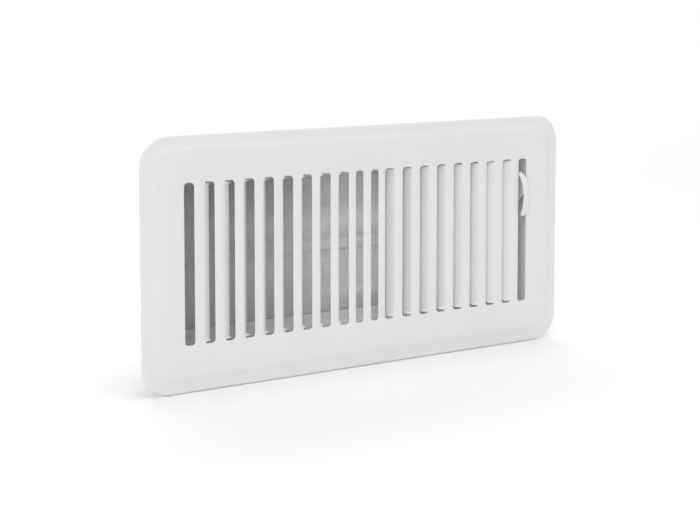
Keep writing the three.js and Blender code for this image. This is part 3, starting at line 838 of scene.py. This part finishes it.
def floor():
    """A plain pale floor under the standing register."""
    size, z = 4.2, -FACE_H / 2 * MM - 0.0002
    mesh = bpy.data.meshes.new("floor")
    corners = [(-size, -size, z), (size, -size, z), (size, size, z), (-size, size, z)]
    mesh.from_pydata(corners, [], [(0, 1, 2, 3)])
    ground = bpy.data.objects.new("floor", mesh)
    bpy.context.scene.collection.objects.link(ground)
    mat, nodes, links, shader, coords = material("pale_floor", (0.9, 0.9, 0.9), 0.7)
    dark, light = (0.895, 0.895, 0.895), (0.905, 0.905, 0.905)
    tinted(nodes, links, noise(nodes, links, coords, 3, 2), dark, light, shader)
    mesh.materials.append(mat)


def softbox(name, place, aim, width, height, power):
    """A rectangular studio light."""
    data = bpy.data.lights.new(name, "AREA")
    data.shape = "RECTANGLE"
    data.size, data.size_y, data.energy = width, height, power
    lamp = bpy.data.objects.new(name, data)
    lamp.location = place
    lamp.rotation_mode = "QUATERNION"
    lamp.rotation_quaternion = (Vector(aim) - Vector(place)).to_track_quat("-Z", "Y")
    bpy.context.scene.collection.objects.link(lamp)


def studio():
    """A white room, a soft light from the upper left, one overhead and one on the floor behind."""
    world = bpy.data.worlds.new("studio")
    bpy.context.scene.world = world
    world.use_nodes = True
    nodes, links = world.node_tree.nodes, world.node_tree.links
    room = nodes["Background"]
    room.inputs["Color"].default_value = (1, 1, 1, 1)
    room.inputs["Strength"].default_value = 0.52
    seen = nodes.new("ShaderNodeBackground")
    seen.inputs["Color"].default_value = (1, 1, 1, 1)
    seen.inputs["Strength"].default_value = 1.0
    choice = nodes.new("ShaderNodeMixShader")
    links.new(nodes.new("ShaderNodeLightPath").outputs["Is Camera Ray"], choice.inputs[0])
    links.new(room.outputs[0], choice.inputs[1])
    links.new(seen.outputs[0], choice.inputs[2])
    links.new(choice.outputs[0], nodes["World Output"].inputs["Surface"])
    softbox("key", (-1.3, -1.3, 1.1), (0, 0, 0), 1.0, 1.0, 9)
    softbox("overhead", (0, -0.2, 1.8), (0, 0, 0), 1.6, 1.6, 18)
    softbox("floor_wash", (2.0, 3.6, 2.4), (2.0, 4.0, 0), 5.0, 4.0, 120)


def camera():
    """The camera in front of the register, to its left and a little above it."""
    data = bpy.data.cameras.new("camera")
    data.sensor_width = 36
    data.lens = 88.04
    data.shift_y = -0.15
    cam = bpy.data.objects.new("camera", data)
    yaw, pitch = math.radians(35.489), math.radians(5.445)
    ahead = Vector((math.sin(yaw) * math.cos(pitch), math.cos(yaw) * math.cos(pitch), -math.sin(pitch)))
    cam.location = (-0.5742, -0.7906, 0.1441)
    cam.rotation_mode = "QUATERNION"
    cam.rotation_quaternion = ahead.to_track_quat("-Z", "Y")
    data.clip_start = 0.01
    bpy.context.scene.collection.objects.link(cam)
    bpy.context.scene.camera = cam


floor()
studio()
camera()
bpy.context.scene.view_settings.view_transform = "Standard"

▶ **Short task**:
Write out, unaltered, the lines from the opening of the listing through the line that includes "bpy.context.scene.collection.objects.link(lamp)".

▶ **Full response**:
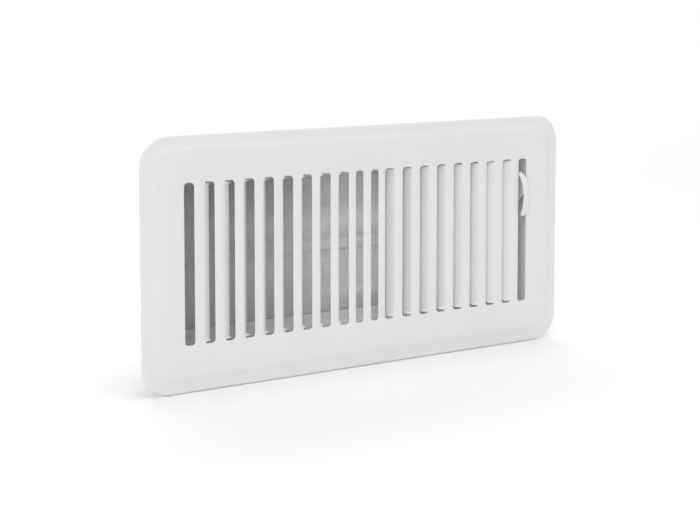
Keep writing the three.js and Blender code for this image. This is part 3, starting at line 838 of scene.py. This part finishes it.
def floor():
    """A plain pale floor under the standing register."""
    size, z = 4.2, -FACE_H / 2 * MM - 0.0002
    mesh = bpy.data.meshes.new("floor")
    corners = [(-size, -size, z), (size, -size, z), (size, size, z), (-size, size, z)]
    mesh.from_pydata(corners, [], [(0, 1, 2, 3)])
    ground = bpy.data.objects.new("floor", mesh)
    bpy.context.scene.collection.objects.link(ground)
    mat, nodes, links, shader, coords = material("pale_floor", (0.9, 0.9, 0.9), 0.7)
    dark, light = (0.895, 0.895, 0.895), (0.905, 0.905, 0.905)
    tinted(nodes, links, noise(nodes, links, coords, 3, 2), dark, light, shader)
    mesh.materials.append(mat)


def softbox(name, place, aim, width, height, power):
    """A rectangular studio light."""
    data = bpy.data.lights.new(name, "AREA")
    data.shape = "RECTANGLE"
    data.size, data.size_y, data.energy = width, height, power
    lamp = bpy.data.objects.new(name, data)
    lamp.location = place
    lamp.rotation_mode = "QUATERNION"
    lamp.rotation_quaternion = (Vector(aim) - Vector(place)).to_track_quat("-Z", "Y")
    bpy.context.scene.collection.objects.link(lamp)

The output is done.